Tata kelola karbon untuk perdagangan karbon dalam dan luar negeri telah diatur dalam Perpres No. 98 Tahun 2021 dan Peraturan Menteri Lingkungan Hidup dan Kehutanan No. 21 Tahun 2022. Hingga saat ini, kementerian dan lembaga terkait terus mempersiapkan pengaturan dan langkah operasionalnya. Regulasi ini juga termasuk mengatur ketentuan peralihan bagi pelaku usaha yang telah melakukan perdagangan karbon sebelum keluarnya Perpres No. 98 Tahun 2021.
“Semua kegiatan perdagangan karbon, wajib didaftarkan ke Sistem Registri Nasional dan wajib mendapatkan Sertifikat Pengurangan Emisi melalui otoritas pemerintah. Saat ini, sedang disiapkan mekanisme Carbon Exchange. Hal ini menunjukkan bahwa Indonesia tidak tertutup untuk investasi terkait karbon tetapi perlu mengatur tata kelolanya,” ungkap Menteri Siti.
Pada kesempatan tersebut, Wamenlu Norwegia Erling Rimestad mengatakan Norwegia telah lama menjadi mitra Indonesia dalam isu-isu iklim dan pengelolaan hutan di Indonesia. Secara khusus, dia menyatakan terkesan dengan keberhasilan Indonesia menurunkan laju deforestasi dengan angka terendah sepanjang sejarah.
“Sangat mengesankan, dan merupakan contoh yang bagus untuk diikuti negara lain,” ungkapnya.
Selanjutnya, pertemuan berlanjut dengan diskusi tentang perkembangan kerja sama kedua negara dan berbagai isu terkini seperti restorasi gambut dan mangrove.
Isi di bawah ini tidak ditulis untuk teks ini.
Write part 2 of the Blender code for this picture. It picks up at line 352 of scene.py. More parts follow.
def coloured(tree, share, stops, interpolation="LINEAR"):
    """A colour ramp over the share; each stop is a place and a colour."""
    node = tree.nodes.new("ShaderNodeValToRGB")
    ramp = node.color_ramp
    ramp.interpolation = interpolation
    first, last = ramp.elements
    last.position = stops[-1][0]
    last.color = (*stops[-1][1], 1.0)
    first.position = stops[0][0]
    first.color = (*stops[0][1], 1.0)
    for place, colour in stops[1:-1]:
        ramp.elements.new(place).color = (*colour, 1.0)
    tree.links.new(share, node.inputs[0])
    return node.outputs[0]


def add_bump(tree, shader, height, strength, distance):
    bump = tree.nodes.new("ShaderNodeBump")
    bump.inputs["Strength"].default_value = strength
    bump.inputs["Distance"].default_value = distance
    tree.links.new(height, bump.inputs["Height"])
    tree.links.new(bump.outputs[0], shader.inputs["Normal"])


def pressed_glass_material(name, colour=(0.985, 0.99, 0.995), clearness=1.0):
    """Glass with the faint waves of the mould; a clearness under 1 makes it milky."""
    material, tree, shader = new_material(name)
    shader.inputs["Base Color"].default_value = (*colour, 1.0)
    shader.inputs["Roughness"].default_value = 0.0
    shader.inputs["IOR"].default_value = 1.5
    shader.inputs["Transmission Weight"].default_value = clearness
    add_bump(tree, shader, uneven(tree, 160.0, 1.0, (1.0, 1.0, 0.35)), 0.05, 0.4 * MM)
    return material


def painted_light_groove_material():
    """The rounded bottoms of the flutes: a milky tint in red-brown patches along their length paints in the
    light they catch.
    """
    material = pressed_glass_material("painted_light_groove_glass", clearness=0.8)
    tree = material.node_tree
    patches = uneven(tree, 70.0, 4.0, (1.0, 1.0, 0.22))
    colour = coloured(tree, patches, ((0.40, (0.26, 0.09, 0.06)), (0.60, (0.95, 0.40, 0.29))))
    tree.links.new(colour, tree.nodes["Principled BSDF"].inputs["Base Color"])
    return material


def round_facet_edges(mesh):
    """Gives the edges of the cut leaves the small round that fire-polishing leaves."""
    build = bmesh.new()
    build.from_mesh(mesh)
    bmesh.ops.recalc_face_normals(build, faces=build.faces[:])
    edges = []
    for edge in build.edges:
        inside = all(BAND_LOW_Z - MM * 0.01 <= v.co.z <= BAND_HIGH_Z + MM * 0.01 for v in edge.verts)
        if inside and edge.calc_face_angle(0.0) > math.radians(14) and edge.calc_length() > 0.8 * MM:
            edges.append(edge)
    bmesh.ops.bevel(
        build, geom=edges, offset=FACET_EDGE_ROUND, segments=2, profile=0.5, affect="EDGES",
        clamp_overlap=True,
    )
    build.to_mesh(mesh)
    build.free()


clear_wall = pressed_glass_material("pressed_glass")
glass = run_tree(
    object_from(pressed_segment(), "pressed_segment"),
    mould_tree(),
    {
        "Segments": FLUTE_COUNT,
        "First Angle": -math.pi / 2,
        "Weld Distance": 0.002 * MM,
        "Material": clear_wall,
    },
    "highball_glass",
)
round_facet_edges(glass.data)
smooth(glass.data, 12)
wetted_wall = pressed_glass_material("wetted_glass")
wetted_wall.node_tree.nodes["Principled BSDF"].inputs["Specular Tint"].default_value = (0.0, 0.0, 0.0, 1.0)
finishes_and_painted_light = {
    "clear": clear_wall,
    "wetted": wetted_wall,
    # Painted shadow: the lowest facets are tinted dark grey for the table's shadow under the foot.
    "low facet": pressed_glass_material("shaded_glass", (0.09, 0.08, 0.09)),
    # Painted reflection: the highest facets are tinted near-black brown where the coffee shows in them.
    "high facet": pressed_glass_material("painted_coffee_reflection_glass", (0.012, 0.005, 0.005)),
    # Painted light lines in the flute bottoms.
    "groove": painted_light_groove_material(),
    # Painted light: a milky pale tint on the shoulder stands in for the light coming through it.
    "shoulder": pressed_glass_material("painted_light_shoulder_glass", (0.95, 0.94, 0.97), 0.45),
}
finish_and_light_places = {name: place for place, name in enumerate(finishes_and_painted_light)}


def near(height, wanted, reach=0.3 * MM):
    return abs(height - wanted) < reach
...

Kerja sama kedua negara akan terus diperkuat dalam upaya pengendalian perubahan iklim dan mengurangi emisi dari sektor hutan dan penggunaan lahan lainnya. Kerja sama internasional seperti ini juga sangat penting untuk melestarikan ekosistem dan mencapai ambisi iklim global di bawah Perjanjian Paris.